Stefan F. Gary

and 6 more

River sediment microbial respiration is a key indicator of ecosystem functioning and the biogeochemical fluxes across this critical zone link surface and subsurface waters. As such, there is tremendous interest in measuring and mapping these respiration rates. Respiration observations are expensive and labor intensive; there is limited data available to the community. An open science, collaborative initiative is collecting samples for respiration rate analysis and multi-scale metadata; this evolving data set is being used for making machine learning (ML) predictions at unsampled sites to help inform continued community engagement. However, it is a challenge to find an optimum configuration for ML models to work with this feature-rich (i.e. 100+ possible input variables) data set.
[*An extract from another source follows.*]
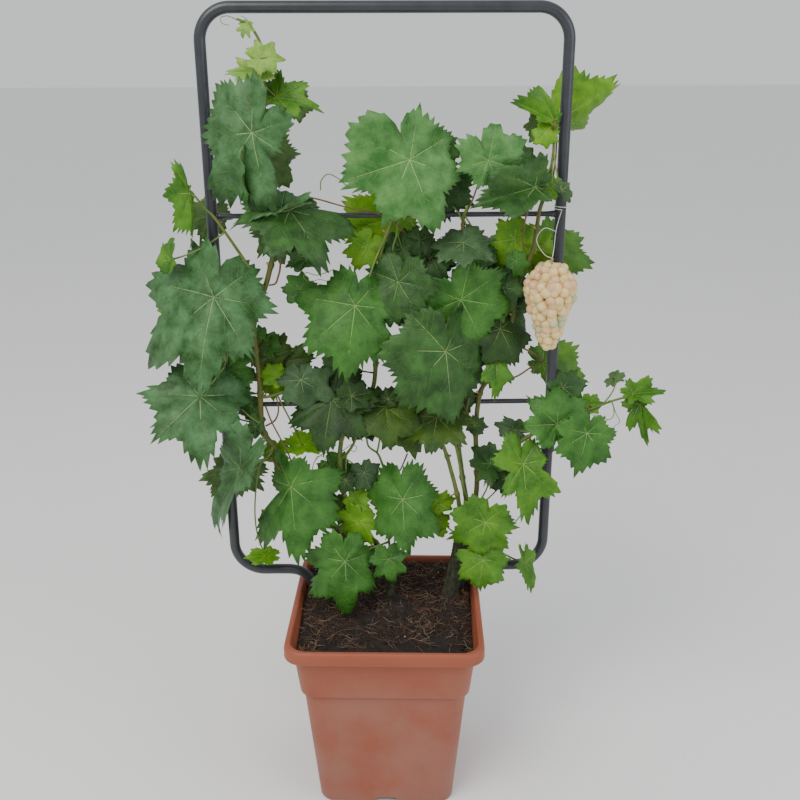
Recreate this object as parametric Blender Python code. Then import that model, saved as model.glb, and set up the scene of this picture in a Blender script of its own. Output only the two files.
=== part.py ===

Here, we present results from a two-tiered approach to managing the analysis of this complex data set: 1) a stacked ensemble of models that automatically optimizes hyperparameters and manages the training of many models and 2) feature permutation importance to detect the most important features in the models. The major elements of this workflow are modular, portable, open, and cloud-based thus making this implementation a potential template for other applications. The models developed here predict that sediment organic matter chemistry is one of the most important features for predicting sediment respiration rate. Other larger-scale, important features fall into the categories of climatic, ecological, geological, and fluvial settings. Leveraging these larger-scale features to generate data-driven estimates of river sediment respiration rates reveals spatially consistent but heterogeneous patterns across the river network of the Columbia River Basin.